Only the lines from the start up to and including the line containing "sprung ramp flaps." should be repeated, word for word.

Stored records start

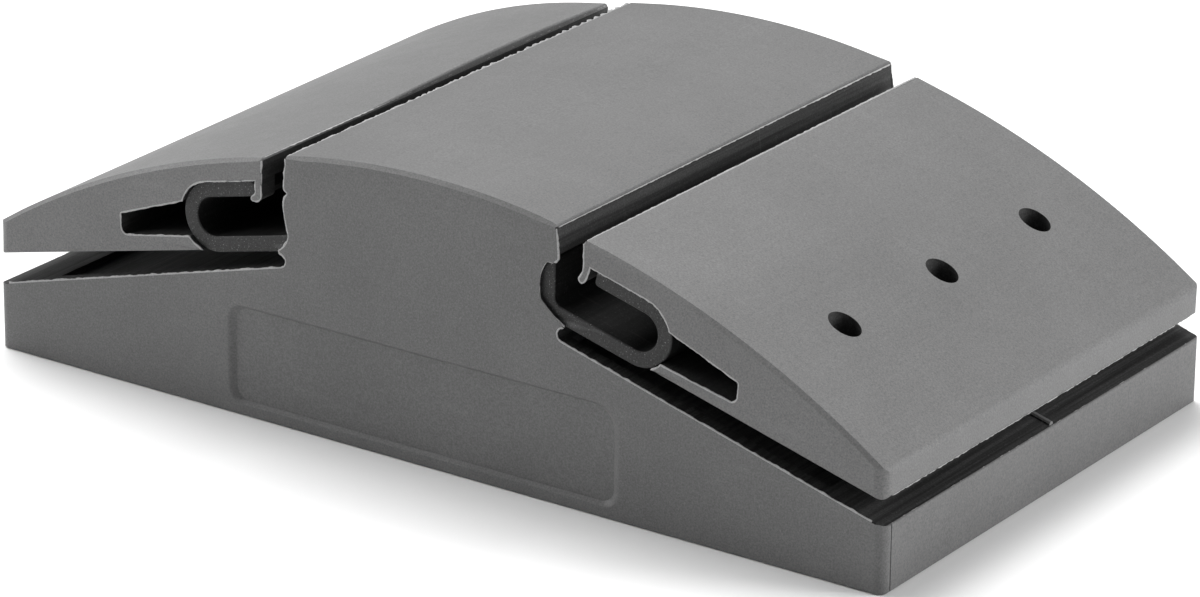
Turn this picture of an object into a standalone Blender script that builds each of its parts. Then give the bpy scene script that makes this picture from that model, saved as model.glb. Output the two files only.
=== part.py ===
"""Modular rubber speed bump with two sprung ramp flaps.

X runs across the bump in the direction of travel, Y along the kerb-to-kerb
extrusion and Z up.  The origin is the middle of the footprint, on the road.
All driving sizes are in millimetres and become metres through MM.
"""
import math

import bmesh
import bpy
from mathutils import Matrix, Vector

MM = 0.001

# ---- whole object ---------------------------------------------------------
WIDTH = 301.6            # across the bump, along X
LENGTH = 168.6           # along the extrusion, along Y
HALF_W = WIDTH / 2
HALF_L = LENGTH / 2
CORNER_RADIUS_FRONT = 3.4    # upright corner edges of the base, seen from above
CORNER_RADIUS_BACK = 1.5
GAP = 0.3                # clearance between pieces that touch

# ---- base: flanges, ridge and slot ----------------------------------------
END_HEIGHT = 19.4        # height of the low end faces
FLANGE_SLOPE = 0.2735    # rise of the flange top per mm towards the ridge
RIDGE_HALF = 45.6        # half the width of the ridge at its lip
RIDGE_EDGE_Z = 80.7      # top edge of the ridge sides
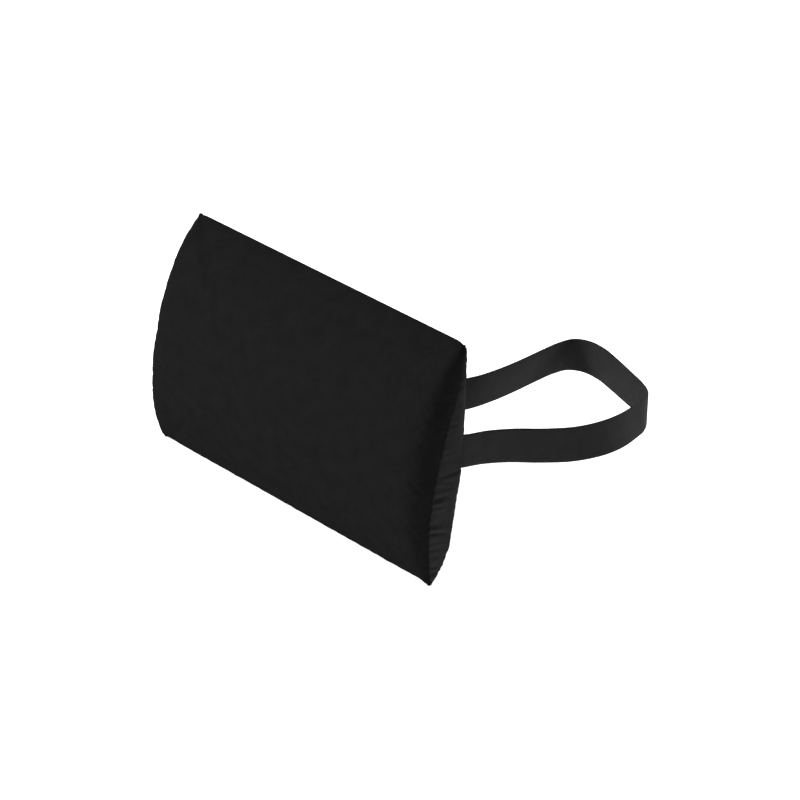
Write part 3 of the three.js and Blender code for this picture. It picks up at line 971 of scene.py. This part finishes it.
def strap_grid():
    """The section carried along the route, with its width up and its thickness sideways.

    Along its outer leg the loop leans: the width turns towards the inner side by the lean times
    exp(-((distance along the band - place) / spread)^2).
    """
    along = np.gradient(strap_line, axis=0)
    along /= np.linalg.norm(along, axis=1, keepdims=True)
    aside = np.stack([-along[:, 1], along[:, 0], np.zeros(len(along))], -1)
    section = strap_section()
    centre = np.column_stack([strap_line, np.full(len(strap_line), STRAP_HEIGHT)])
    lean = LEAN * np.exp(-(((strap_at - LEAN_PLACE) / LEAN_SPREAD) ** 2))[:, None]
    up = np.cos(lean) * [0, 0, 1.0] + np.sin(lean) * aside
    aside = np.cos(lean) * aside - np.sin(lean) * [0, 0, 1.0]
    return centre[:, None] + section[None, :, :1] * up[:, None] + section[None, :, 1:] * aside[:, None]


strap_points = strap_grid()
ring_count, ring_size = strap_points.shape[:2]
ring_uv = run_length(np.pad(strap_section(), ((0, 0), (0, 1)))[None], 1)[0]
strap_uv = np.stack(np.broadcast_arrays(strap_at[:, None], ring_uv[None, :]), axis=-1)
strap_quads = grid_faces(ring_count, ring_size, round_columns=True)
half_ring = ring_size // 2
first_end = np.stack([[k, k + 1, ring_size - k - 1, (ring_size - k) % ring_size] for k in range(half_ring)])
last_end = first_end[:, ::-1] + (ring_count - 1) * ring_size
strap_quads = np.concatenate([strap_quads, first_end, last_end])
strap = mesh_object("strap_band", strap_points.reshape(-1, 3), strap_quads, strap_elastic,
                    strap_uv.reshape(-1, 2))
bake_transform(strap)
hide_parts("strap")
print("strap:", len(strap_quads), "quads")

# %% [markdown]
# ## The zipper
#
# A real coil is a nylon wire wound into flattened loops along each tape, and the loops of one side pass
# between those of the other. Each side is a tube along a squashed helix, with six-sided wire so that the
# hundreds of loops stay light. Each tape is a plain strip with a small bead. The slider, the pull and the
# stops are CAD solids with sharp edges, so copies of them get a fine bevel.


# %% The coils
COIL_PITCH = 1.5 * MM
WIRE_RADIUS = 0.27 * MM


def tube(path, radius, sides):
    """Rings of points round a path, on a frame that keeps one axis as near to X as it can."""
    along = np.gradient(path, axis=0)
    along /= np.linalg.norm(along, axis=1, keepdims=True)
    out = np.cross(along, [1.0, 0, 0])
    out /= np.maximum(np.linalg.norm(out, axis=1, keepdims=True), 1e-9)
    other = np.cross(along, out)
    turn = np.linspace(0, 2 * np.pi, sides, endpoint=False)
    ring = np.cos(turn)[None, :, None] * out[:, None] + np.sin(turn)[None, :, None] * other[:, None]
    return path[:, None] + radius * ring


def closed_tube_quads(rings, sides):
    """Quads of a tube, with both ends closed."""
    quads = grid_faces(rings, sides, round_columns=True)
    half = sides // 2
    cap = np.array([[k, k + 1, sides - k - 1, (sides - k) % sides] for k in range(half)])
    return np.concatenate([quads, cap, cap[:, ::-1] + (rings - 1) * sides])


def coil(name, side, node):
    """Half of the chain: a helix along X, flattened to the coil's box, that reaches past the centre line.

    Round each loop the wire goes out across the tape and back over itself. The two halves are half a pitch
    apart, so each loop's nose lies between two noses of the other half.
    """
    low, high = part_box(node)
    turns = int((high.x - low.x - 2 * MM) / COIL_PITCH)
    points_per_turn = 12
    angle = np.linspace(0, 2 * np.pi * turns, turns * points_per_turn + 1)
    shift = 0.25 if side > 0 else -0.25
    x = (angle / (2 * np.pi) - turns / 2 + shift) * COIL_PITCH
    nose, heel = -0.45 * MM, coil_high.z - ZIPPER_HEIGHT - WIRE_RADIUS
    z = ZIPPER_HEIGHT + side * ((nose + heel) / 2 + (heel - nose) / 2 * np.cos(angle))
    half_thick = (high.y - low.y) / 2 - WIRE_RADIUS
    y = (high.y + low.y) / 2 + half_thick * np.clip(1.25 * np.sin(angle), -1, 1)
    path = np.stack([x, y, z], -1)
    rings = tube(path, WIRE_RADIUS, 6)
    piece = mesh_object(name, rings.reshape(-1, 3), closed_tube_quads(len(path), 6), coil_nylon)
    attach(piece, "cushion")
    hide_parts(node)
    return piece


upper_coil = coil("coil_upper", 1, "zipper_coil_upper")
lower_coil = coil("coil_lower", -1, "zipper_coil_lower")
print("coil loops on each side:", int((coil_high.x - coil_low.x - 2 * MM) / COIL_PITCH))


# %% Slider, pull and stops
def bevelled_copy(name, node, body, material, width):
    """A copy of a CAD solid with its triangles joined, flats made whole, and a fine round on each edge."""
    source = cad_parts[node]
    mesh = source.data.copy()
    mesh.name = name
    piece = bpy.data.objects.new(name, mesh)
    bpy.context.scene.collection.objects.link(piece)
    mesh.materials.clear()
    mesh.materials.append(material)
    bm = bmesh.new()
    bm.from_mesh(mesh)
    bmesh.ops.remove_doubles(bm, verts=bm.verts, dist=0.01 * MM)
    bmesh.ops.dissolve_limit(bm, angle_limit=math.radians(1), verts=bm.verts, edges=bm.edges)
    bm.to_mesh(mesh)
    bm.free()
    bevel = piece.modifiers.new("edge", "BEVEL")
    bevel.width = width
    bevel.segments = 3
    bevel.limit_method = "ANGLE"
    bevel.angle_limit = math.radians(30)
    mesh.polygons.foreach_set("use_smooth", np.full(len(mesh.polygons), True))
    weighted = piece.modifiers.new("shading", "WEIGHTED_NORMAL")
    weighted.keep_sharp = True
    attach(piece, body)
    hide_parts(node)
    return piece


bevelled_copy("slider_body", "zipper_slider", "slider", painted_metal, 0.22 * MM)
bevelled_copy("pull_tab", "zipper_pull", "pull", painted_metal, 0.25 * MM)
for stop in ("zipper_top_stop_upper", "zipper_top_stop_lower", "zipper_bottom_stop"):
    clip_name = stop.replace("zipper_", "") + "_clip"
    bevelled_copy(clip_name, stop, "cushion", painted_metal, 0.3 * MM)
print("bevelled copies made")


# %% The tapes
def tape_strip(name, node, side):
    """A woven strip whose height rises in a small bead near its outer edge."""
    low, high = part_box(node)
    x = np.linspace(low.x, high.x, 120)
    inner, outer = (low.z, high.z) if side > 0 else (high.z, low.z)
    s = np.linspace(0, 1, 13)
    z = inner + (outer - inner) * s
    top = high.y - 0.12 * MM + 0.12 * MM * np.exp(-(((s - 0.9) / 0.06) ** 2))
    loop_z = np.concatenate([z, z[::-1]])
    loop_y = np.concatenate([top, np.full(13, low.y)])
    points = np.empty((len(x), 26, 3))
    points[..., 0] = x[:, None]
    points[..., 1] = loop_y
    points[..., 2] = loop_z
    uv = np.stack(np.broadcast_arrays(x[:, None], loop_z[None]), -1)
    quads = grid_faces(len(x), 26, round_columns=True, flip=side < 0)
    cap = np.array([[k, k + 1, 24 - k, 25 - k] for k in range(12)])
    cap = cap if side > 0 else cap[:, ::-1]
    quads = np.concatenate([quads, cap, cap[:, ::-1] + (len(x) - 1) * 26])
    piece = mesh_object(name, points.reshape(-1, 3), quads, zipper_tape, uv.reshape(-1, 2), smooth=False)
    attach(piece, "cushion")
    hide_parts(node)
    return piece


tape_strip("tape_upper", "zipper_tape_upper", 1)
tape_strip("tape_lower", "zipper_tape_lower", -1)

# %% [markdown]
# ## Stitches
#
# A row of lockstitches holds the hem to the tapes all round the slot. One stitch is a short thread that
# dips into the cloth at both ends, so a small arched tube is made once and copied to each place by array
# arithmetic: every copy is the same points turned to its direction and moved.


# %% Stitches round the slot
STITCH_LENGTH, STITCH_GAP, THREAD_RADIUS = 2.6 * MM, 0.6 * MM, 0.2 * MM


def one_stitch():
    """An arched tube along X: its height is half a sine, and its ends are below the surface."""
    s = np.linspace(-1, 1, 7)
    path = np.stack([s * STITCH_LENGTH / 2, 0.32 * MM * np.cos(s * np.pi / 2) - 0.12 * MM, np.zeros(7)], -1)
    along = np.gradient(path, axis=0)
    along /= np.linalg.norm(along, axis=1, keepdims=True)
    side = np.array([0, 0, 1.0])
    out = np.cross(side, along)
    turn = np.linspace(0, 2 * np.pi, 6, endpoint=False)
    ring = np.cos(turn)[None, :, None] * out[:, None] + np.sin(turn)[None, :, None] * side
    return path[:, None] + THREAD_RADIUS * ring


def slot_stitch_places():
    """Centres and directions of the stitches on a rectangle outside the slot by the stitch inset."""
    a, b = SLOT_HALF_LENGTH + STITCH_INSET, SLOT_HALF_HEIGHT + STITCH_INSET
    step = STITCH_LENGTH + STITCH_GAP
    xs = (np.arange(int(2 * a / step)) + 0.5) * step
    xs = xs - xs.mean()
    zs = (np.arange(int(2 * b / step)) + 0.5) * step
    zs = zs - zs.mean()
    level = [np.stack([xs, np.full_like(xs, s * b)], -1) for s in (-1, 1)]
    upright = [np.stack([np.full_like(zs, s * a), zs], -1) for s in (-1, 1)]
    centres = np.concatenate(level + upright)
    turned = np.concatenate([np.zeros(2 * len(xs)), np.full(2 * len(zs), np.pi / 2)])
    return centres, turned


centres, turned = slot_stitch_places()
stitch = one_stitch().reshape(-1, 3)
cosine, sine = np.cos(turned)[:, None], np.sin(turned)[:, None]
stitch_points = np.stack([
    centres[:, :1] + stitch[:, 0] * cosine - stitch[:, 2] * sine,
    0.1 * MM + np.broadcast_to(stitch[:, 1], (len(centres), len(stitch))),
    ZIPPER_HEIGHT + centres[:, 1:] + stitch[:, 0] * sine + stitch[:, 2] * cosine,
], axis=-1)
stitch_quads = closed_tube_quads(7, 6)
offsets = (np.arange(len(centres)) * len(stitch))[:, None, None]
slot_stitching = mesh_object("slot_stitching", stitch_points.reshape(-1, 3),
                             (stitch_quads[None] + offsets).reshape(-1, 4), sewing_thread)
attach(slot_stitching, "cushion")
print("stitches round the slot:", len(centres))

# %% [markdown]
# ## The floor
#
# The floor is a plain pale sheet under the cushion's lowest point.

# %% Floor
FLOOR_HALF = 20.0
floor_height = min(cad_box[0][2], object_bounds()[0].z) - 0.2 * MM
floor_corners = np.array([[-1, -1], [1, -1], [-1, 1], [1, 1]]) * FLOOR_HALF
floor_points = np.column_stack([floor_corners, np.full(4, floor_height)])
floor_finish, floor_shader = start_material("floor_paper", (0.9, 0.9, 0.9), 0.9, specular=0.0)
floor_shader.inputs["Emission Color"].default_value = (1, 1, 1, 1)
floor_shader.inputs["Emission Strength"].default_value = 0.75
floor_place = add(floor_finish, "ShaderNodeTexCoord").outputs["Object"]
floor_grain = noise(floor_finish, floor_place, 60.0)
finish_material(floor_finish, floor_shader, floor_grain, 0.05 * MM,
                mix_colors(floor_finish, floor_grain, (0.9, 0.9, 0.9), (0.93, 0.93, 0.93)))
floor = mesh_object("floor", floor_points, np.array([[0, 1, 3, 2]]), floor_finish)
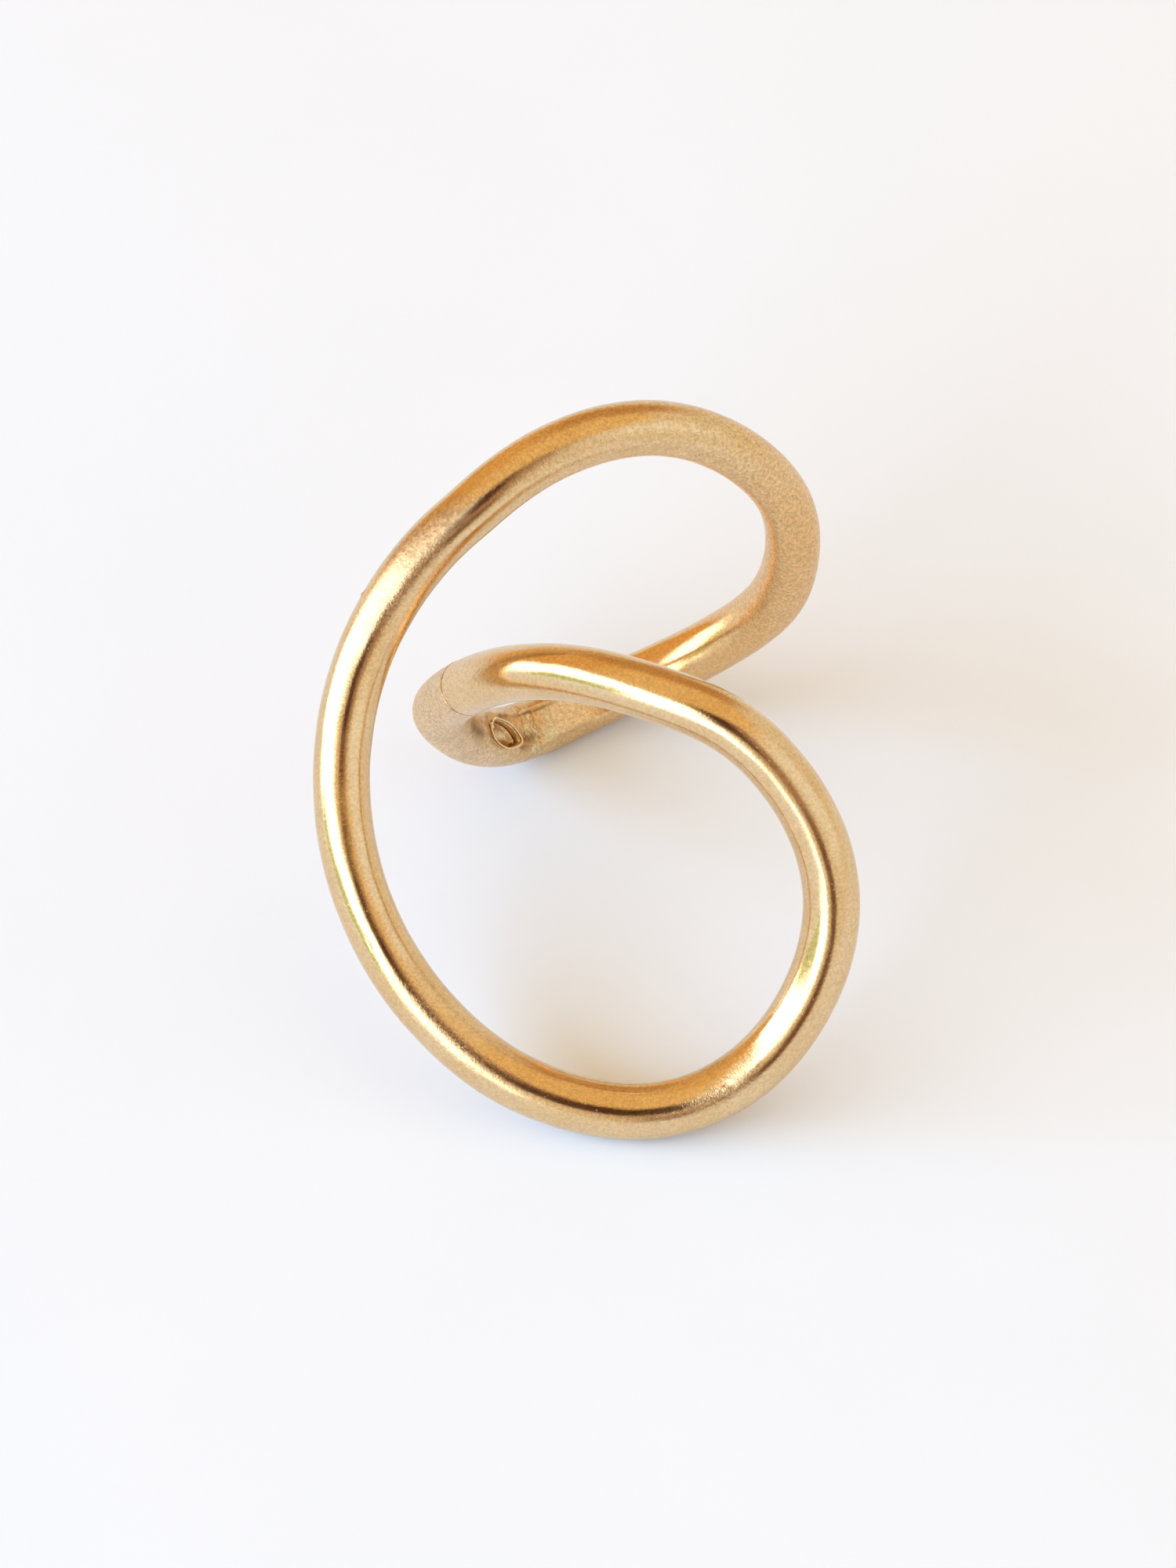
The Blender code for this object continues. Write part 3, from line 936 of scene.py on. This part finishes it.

Stored records end

*Worked answer*.
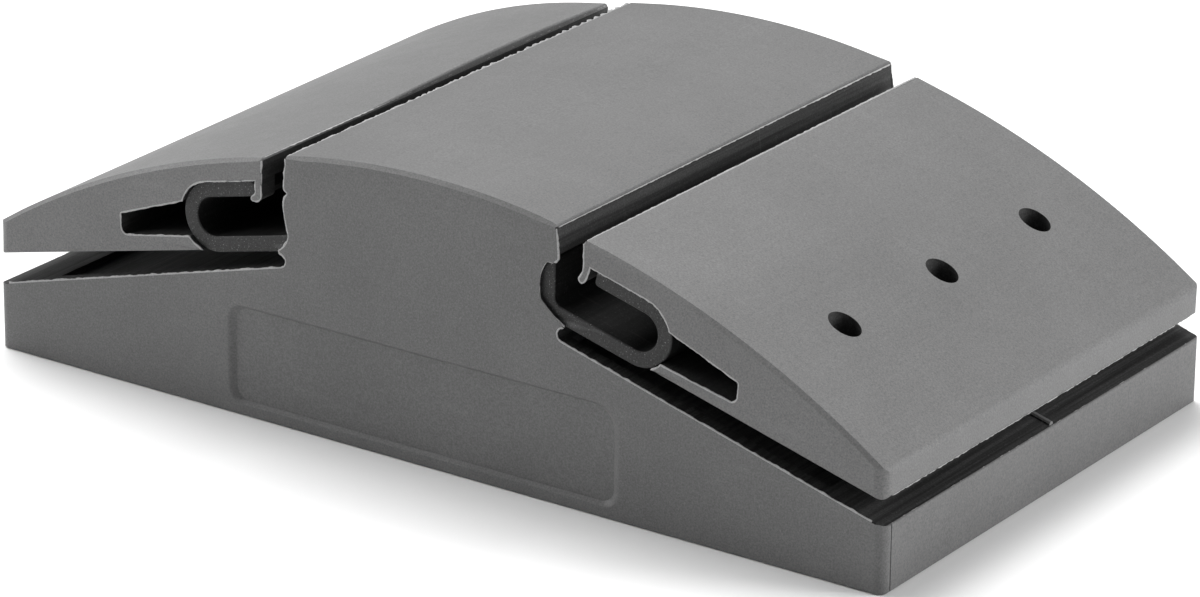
Turn this picture of an object into a standalone Blender script that builds each of its parts. Then give the bpy scene script that makes this picture from that model, saved as model.glb. Output the two files only.
=== part.py ===
"""Modular rubber speed bump with two sprung ramp flaps.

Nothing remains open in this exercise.